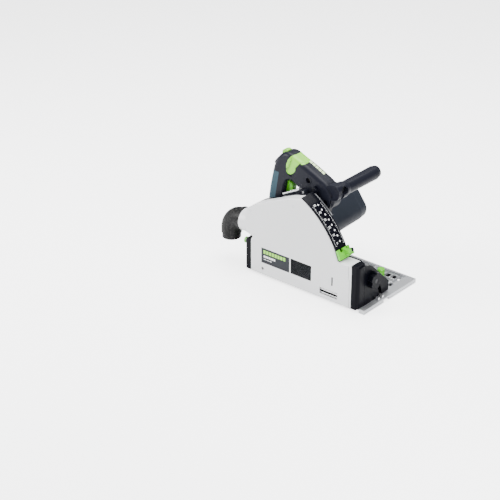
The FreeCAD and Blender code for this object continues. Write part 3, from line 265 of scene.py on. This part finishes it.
link(wear, lift, "Result", soften, "B")
wear.links.new(spread.outputs["Result"], worn.inputs[0])
wear.links.new(soften.outputs["Result"], worn.inputs[1])
link(wear, worn, "Value", w_out, "Mask")

# %% Handling marks: sparse hairlines that change the gloss a little
marks, m_in, m_out = new_group("handling_marks", [("Density", FLOAT, 60.0)], [("Mask", FLOAT)])
mark_where = marks.nodes.new("ShaderNodeTexCoord")
stretch = marks.nodes.new("ShaderNodeMapping")
stretch.inputs["Scale"].default_value = (0.15, 1.0, 1.0)
stretch.inputs["Rotation"].default_value = (0.3, 0.7, 0.4)
streak = marks.nodes.new("ShaderNodeTexNoise")
streak.inputs["Detail"].default_value = 6
thin = marks.nodes.new("ShaderNodeMapRange")
thin.inputs["From Min"].default_value = 0.56
thin.inputs["From Max"].default_value = 0.7
link(marks, mark_where, "Object", stretch, "Vector")
link(marks, stretch, "Vector", streak, "Vector")
link(marks, m_in, "Density", streak, "Scale")
link(marks, streak, "Fac", thin, "Value")
link(marks, thin, "Result", m_out, "Mask")
print("groups:", [g.name for g in bpy.data.node_groups])

# %% [markdown]
# ## One recipe, many finishes
# Moulded plastic, powder coat, rubber and cast metal differ in colour, gloss and grain but share the
# same build-up, so one function places the three groups and each finish passes its own numbers.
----
Give the listing above again, word for word.

Correct result:
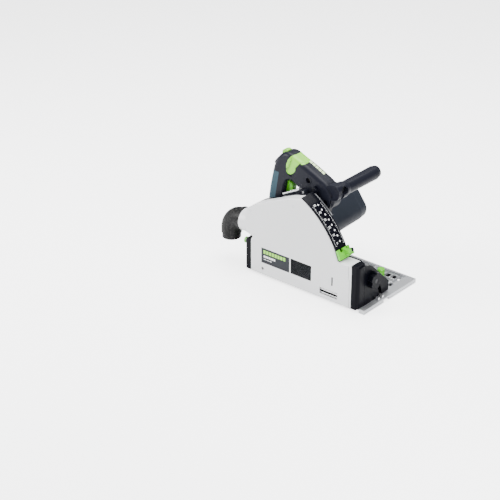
The FreeCAD and Blender code for this object continues. Write part 3, from line 265 of scene.py on. This part finishes it.
link(wear, lift, "Result", soften, "B")
wear.links.new(spread.outputs["Result"], worn.inputs[0])
wear.links.new(soften.outputs["Result"], worn.inputs[1])
link(wear, worn, "Value", w_out, "Mask")

# %% Handling marks: sparse hairlines that change the gloss a little
marks, m_in, m_out = new_group("handling_marks", [("Density", FLOAT, 60.0)], [("Mask", FLOAT)])
mark_where = marks.nodes.new("ShaderNodeTexCoord")
stretch = marks.nodes.new("ShaderNodeMapping")
stretch.inputs["Scale"].default_value = (0.15, 1.0, 1.0)
stretch.inputs["Rotation"].default_value = (0.3, 0.7, 0.4)
streak = marks.nodes.new("ShaderNodeTexNoise")
streak.inputs["Detail"].default_value = 6
thin = marks.nodes.new("ShaderNodeMapRange")
thin.inputs["From Min"].default_value = 0.56
thin.inputs["From Max"].default_value = 0.7
link(marks, mark_where, "Object", stretch, "Vector")
link(marks, stretch, "Vector", streak, "Vector")
link(marks, m_in, "Density", streak, "Scale")
link(marks, streak, "Fac", thin, "Value")
link(marks, thin, "Result", m_out, "Mask")
print("groups:", [g.name for g in bpy.data.node_groups])

# %% [markdown]
# ## One recipe, many finishes
# Moulded plastic, powder coat, rubber and cast metal differ in colour, gloss and grain but share the
# same build-up, so one function places the three groups and each finish passes its own numbers.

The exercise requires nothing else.